Your objective: In the entries below, which lines run from the one containing "Keep writing the Blender" to the one containing "PAD_REAR_Y + 0.2, cutters)))"? Copy exactly those lines, ends included, and no others.

Given entries:
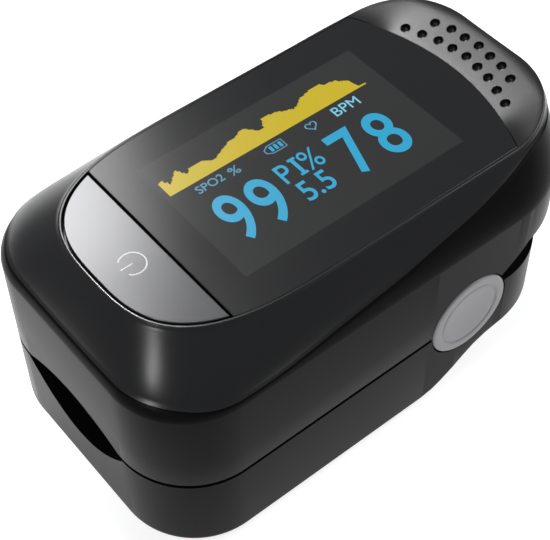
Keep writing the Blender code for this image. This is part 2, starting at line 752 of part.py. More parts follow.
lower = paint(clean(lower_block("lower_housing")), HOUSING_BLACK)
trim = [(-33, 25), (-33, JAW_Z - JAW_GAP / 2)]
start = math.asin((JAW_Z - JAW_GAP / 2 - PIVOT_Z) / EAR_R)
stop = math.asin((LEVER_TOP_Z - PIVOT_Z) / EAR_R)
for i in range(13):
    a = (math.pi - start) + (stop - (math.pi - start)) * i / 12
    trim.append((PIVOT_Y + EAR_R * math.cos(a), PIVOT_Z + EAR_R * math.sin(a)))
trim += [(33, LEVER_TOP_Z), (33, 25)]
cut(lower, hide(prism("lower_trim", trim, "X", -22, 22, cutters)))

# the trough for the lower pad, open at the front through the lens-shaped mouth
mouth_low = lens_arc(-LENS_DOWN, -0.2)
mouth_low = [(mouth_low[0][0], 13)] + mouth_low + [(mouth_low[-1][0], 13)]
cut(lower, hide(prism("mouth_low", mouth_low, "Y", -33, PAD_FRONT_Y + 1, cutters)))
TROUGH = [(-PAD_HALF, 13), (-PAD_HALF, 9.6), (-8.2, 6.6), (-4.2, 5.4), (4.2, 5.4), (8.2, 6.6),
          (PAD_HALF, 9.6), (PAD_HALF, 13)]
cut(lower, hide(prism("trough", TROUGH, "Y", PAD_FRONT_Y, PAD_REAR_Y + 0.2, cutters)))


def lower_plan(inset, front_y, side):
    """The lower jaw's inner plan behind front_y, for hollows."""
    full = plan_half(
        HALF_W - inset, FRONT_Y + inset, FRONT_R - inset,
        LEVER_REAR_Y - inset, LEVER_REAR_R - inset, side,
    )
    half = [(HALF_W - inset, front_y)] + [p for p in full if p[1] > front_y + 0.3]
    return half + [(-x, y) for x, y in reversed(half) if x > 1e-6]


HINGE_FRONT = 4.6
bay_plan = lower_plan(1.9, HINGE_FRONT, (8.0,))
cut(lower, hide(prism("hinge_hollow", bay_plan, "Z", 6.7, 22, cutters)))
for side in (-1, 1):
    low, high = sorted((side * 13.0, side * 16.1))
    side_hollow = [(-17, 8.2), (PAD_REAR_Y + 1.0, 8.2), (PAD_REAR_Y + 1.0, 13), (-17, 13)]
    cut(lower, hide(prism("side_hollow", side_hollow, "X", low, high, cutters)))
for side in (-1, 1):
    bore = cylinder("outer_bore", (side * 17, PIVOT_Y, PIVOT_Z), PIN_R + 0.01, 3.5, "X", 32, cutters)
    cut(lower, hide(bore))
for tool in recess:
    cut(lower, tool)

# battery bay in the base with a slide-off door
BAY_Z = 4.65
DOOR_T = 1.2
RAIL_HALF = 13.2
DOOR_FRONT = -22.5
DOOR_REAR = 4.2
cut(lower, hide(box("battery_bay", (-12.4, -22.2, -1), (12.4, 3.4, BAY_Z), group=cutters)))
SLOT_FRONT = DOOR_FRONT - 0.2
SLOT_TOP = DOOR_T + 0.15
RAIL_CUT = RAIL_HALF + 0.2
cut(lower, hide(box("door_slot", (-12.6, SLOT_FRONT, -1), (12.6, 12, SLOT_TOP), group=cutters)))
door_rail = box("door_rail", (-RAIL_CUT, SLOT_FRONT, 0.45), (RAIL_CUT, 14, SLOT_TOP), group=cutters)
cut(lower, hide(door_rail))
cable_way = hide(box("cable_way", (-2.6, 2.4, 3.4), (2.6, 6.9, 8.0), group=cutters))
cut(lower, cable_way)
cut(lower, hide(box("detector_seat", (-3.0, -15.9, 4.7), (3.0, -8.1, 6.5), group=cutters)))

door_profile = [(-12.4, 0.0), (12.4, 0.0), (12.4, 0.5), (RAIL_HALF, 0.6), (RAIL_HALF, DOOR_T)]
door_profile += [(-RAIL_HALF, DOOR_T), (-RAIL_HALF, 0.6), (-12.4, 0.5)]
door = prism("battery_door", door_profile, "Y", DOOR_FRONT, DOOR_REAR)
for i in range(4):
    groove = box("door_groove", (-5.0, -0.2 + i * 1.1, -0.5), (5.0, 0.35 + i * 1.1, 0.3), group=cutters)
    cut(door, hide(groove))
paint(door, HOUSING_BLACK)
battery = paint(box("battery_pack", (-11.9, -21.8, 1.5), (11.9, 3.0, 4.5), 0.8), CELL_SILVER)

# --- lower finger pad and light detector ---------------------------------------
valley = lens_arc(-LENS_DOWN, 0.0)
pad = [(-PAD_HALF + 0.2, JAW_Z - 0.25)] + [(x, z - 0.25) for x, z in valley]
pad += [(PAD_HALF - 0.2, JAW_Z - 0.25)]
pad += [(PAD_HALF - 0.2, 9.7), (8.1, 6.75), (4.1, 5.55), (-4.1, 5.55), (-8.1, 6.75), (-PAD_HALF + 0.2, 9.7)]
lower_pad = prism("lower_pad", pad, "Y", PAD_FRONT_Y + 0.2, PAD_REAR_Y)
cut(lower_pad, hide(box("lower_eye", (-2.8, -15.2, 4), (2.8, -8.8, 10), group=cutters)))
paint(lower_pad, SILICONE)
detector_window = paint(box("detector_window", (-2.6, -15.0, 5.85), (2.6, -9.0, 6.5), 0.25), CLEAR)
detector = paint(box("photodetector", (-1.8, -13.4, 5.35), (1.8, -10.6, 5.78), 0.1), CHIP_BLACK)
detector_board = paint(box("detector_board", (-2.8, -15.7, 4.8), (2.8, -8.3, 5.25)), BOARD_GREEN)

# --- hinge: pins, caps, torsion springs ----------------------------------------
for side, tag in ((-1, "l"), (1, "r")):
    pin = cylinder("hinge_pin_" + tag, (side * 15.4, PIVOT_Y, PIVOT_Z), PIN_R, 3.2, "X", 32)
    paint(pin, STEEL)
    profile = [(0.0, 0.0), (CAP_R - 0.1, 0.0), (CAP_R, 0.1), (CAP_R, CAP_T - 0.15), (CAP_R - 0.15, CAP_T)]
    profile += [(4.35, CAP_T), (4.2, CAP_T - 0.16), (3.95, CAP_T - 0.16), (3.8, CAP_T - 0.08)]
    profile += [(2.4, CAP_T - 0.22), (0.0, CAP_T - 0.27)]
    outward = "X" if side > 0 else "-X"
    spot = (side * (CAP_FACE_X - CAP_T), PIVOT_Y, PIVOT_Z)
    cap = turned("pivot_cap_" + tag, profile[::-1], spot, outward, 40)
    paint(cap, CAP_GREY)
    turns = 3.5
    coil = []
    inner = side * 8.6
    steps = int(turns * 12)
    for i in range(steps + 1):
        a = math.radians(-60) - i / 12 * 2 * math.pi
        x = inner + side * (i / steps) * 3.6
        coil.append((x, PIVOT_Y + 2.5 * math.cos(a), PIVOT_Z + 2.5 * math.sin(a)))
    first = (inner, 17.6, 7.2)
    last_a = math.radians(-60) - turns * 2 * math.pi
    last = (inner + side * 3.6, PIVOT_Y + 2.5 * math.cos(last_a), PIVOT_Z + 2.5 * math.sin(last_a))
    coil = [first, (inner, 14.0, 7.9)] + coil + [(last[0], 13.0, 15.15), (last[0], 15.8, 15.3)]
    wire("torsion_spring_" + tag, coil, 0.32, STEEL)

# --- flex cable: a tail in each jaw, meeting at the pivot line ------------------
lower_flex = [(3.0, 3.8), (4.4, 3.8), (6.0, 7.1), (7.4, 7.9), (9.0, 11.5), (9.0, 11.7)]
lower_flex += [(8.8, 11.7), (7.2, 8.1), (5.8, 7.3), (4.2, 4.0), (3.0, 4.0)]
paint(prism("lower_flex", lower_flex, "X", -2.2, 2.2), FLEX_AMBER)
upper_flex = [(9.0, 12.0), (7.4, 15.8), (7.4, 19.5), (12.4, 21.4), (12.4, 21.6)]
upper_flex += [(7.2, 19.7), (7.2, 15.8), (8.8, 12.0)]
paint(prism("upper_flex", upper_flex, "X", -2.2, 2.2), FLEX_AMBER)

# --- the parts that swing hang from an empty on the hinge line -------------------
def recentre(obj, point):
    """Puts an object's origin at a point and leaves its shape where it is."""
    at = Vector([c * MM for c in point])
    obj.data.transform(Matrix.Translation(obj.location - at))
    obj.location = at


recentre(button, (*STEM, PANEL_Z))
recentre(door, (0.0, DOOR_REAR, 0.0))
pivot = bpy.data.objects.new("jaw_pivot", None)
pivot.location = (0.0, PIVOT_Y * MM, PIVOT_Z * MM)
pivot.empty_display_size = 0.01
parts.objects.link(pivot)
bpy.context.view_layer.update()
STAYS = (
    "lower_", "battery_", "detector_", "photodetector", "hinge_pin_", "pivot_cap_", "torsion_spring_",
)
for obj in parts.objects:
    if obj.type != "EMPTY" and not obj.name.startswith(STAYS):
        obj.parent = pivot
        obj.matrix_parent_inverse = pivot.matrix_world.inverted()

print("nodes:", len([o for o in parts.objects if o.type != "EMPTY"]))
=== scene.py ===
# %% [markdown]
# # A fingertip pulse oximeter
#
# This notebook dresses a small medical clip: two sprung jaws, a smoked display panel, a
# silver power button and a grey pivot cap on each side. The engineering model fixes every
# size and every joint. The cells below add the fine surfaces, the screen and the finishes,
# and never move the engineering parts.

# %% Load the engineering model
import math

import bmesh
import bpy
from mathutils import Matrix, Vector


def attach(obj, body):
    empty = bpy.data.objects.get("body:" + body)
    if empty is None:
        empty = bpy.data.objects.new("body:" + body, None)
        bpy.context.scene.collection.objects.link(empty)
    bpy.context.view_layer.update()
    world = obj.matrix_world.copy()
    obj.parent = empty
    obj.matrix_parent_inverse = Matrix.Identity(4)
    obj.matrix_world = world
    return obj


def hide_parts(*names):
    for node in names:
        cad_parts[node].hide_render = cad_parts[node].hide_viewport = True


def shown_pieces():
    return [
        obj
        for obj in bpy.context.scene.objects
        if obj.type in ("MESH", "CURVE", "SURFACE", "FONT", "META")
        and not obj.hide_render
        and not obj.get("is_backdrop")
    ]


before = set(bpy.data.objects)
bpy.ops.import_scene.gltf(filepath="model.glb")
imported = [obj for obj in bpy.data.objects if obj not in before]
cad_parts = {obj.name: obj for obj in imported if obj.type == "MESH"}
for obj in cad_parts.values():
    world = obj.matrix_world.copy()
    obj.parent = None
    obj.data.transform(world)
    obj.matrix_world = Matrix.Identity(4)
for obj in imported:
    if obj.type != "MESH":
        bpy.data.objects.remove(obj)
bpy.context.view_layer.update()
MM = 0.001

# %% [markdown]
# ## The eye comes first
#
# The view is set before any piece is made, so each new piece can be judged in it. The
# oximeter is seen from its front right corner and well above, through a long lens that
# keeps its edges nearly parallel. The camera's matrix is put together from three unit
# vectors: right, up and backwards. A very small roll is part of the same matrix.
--
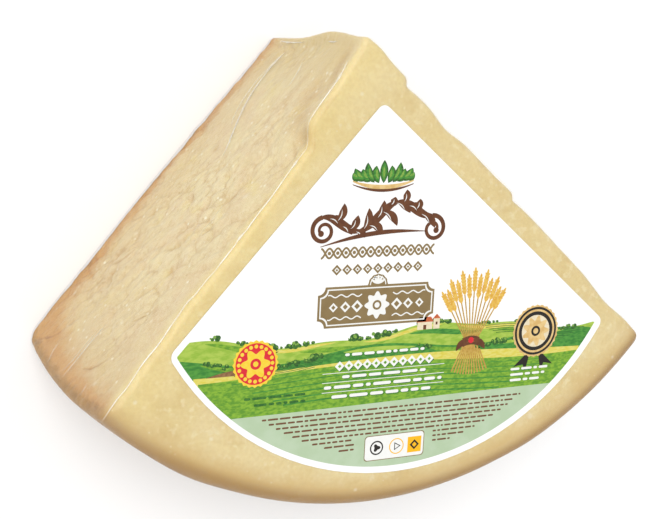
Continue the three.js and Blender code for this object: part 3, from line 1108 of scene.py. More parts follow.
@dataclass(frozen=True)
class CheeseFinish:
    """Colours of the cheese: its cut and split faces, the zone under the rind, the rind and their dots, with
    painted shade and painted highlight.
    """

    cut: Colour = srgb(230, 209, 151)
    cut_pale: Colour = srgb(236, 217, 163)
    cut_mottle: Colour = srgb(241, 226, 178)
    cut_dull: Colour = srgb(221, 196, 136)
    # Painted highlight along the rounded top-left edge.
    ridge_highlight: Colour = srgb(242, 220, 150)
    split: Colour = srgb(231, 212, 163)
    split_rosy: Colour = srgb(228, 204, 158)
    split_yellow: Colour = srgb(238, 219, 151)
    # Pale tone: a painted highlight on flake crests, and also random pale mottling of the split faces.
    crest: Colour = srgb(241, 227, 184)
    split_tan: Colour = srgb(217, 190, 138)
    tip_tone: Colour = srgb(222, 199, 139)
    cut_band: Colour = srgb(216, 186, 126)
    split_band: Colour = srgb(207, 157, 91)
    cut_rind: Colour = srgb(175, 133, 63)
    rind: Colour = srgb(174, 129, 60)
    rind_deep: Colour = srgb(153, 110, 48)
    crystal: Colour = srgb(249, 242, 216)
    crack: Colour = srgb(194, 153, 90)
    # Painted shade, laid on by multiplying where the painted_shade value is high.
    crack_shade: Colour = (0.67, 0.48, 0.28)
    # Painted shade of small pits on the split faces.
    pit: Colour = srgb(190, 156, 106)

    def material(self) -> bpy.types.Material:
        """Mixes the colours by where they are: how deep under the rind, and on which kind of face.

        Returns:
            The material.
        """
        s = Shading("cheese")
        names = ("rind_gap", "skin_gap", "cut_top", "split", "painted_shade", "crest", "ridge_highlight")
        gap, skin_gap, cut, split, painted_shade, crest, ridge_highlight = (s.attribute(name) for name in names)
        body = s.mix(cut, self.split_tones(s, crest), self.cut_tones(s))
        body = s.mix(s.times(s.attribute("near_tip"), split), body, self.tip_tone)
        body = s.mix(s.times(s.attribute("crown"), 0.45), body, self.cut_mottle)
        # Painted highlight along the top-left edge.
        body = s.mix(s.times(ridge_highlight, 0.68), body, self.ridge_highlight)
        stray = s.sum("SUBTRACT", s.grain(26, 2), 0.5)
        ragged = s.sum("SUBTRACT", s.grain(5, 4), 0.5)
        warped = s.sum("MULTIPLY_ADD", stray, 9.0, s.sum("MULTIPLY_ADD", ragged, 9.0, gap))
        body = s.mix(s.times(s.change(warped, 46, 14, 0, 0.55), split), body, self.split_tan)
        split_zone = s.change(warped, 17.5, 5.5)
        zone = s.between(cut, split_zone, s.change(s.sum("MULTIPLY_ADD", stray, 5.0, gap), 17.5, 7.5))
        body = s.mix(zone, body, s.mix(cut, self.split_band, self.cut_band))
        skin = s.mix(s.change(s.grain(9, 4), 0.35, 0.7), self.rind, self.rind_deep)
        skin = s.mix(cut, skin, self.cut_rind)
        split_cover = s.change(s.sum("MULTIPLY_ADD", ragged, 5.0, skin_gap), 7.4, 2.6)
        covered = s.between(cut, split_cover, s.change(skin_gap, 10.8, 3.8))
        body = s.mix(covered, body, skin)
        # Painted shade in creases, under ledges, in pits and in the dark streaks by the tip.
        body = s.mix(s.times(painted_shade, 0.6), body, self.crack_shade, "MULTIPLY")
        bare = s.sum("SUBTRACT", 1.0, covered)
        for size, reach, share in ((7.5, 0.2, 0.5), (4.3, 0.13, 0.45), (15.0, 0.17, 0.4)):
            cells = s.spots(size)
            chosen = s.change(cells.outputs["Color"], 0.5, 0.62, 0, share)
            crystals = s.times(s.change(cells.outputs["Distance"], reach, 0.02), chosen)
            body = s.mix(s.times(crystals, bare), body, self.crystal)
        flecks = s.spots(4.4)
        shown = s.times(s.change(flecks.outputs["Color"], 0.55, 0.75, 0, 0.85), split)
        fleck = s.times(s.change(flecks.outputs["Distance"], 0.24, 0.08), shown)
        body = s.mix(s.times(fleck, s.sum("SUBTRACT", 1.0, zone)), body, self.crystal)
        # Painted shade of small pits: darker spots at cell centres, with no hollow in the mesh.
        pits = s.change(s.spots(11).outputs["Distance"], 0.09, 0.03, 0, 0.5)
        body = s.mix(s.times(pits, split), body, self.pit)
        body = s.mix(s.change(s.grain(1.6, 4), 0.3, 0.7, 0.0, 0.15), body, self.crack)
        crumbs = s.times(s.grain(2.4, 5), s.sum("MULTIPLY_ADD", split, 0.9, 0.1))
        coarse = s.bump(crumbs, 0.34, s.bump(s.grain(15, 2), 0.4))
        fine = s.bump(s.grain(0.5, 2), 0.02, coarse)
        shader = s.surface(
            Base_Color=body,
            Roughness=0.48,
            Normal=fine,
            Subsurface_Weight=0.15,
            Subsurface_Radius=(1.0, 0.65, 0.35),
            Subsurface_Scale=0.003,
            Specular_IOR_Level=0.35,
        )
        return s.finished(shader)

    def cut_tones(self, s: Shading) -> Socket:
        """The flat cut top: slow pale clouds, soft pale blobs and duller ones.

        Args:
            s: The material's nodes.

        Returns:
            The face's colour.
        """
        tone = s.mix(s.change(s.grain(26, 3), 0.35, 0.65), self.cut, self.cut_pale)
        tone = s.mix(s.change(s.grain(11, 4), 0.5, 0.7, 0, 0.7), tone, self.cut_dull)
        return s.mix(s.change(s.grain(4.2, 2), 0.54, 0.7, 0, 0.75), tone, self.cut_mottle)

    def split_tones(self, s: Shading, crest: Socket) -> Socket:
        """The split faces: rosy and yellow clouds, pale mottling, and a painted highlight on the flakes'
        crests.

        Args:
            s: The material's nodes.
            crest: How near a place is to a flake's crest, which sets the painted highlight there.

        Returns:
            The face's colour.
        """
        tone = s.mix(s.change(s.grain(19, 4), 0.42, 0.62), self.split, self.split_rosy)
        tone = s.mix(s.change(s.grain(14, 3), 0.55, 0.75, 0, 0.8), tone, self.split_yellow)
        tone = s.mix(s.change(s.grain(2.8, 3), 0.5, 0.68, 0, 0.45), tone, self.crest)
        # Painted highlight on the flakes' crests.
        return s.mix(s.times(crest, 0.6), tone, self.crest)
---
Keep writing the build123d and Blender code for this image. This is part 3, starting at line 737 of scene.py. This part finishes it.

Answer to this task:
Keep writing the Blender code for this image. This is part 2, starting at line 752 of part.py. More parts follow.
lower = paint(clean(lower_block("lower_housing")), HOUSING_BLACK)
trim = [(-33, 25), (-33, JAW_Z - JAW_GAP / 2)]
start = math.asin((JAW_Z - JAW_GAP / 2 - PIVOT_Z) / EAR_R)
stop = math.asin((LEVER_TOP_Z - PIVOT_Z) / EAR_R)
for i in range(13):
    a = (math.pi - start) + (stop - (math.pi - start)) * i / 12
    trim.append((PIVOT_Y + EAR_R * math.cos(a), PIVOT_Z + EAR_R * math.sin(a)))
trim += [(33, LEVER_TOP_Z), (33, 25)]
cut(lower, hide(prism("lower_trim", trim, "X", -22, 22, cutters)))

# the trough for the lower pad, open at the front through the lens-shaped mouth
mouth_low = lens_arc(-LENS_DOWN, -0.2)
mouth_low = [(mouth_low[0][0], 13)] + mouth_low + [(mouth_low[-1][0], 13)]
cut(lower, hide(prism("mouth_low", mouth_low, "Y", -33, PAD_FRONT_Y + 1, cutters)))
TROUGH = [(-PAD_HALF, 13), (-PAD_HALF, 9.6), (-8.2, 6.6), (-4.2, 5.4), (4.2, 5.4), (8.2, 6.6),
          (PAD_HALF, 9.6), (PAD_HALF, 13)]
cut(lower, hide(prism("trough", TROUGH, "Y", PAD_FRONT_Y, PAD_REAR_Y + 0.2, cutters)))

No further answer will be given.